Ready? Ok, here it is: Bella is a werewolf and she imprinted on Edward.

Just think about it: Bella’s mother was always described as borderline slutty, so poor Charlie probably isn’t Bella’s father- one of the Natives is. So, Bella is a werewolf, but is too clumsy, dumb and incapable of doing anything right, so she doesn’t know how to phase. She, however, has a few werewolf abilities, such as the fact she is immune to most of the vampire powers. Second, she can imprint, and she did it with Edward. Now, we all know imprinting is a very, very dangerous thing, because you are forced into being with the imprintee no matter what. All of a sudden, you’d die without that person, and you just have to be with him, even though your rational self tells you he’s not the right one for you.

See? That’s the only logical explanation to this mess.

PS- If you love reading other people’s views on “Twilight” this is the right place for you. Amazing chapter by chapter summaries, with list of quotes and observations. And I especially love “Things That Really Irk Us” section.

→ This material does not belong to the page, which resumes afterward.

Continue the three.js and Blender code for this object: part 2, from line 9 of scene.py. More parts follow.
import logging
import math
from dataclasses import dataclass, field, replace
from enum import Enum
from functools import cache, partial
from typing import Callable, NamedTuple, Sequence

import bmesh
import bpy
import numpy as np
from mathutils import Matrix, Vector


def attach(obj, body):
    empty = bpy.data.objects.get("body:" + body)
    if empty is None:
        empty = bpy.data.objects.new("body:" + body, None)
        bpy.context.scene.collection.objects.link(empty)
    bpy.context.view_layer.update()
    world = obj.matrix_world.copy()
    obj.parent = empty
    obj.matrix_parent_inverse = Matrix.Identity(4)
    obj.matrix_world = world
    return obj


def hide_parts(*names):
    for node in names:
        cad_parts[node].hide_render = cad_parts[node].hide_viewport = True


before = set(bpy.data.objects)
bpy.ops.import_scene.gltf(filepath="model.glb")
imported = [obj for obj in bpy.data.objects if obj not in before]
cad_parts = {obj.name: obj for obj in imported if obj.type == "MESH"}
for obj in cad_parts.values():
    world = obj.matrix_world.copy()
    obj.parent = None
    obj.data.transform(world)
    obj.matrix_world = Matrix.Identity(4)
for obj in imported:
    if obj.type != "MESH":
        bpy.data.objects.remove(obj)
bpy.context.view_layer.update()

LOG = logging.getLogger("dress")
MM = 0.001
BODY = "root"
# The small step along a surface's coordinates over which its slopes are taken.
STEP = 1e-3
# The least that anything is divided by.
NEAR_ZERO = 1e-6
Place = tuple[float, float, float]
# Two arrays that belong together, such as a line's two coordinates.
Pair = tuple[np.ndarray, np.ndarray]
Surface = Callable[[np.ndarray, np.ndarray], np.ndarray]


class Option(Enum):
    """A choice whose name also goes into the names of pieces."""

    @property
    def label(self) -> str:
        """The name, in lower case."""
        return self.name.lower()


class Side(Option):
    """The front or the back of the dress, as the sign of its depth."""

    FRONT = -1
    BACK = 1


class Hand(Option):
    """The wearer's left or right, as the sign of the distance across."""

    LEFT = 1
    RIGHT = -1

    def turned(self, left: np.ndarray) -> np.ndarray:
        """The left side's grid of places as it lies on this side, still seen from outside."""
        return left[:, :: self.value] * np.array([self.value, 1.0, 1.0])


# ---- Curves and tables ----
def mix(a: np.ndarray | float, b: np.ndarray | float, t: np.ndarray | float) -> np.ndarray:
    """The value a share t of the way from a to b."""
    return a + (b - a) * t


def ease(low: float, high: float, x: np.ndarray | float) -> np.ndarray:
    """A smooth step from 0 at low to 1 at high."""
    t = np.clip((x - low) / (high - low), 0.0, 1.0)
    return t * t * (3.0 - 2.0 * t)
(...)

7 thoughts on ““Eclipse”: The logic behind a boring mess

  1. Mariana

    WOW!
    This was by far your best review! I simply couldn’t stop laughing! I totally agree with you this book makes no sense at all and I think that’s why I couldn’t read the 4th right after, I was fed up! The bad thing is that I don’t remember lots of things.

    Anyway…

    “Bella is not into marriage, but she just wants to feel his cold, pale, sparkle, marble penis inside her, so she agrees to marry him. Oh, true love!” and “We did, however, learn that Edward has a small dick and is jealous of Jacob for having a big one.” made my day!

    Thanks again for the “dazzling” reading. LOL

  2. Sigg3

    There is no logic to crap. You shouldn’t have to do the author any favors. You are intelligent. She insults your intelligence. End of story.

  3. Mira Post author

    I just have to TRY to find logic in everything. is that bad thing?

    In any case, trashing Meyer’s crap is fun when you’re bored.

  4. Mira Post author

    I am sorry for her, and I understand her feelings. I love to laugh at stupid things, but with this… It’s hard.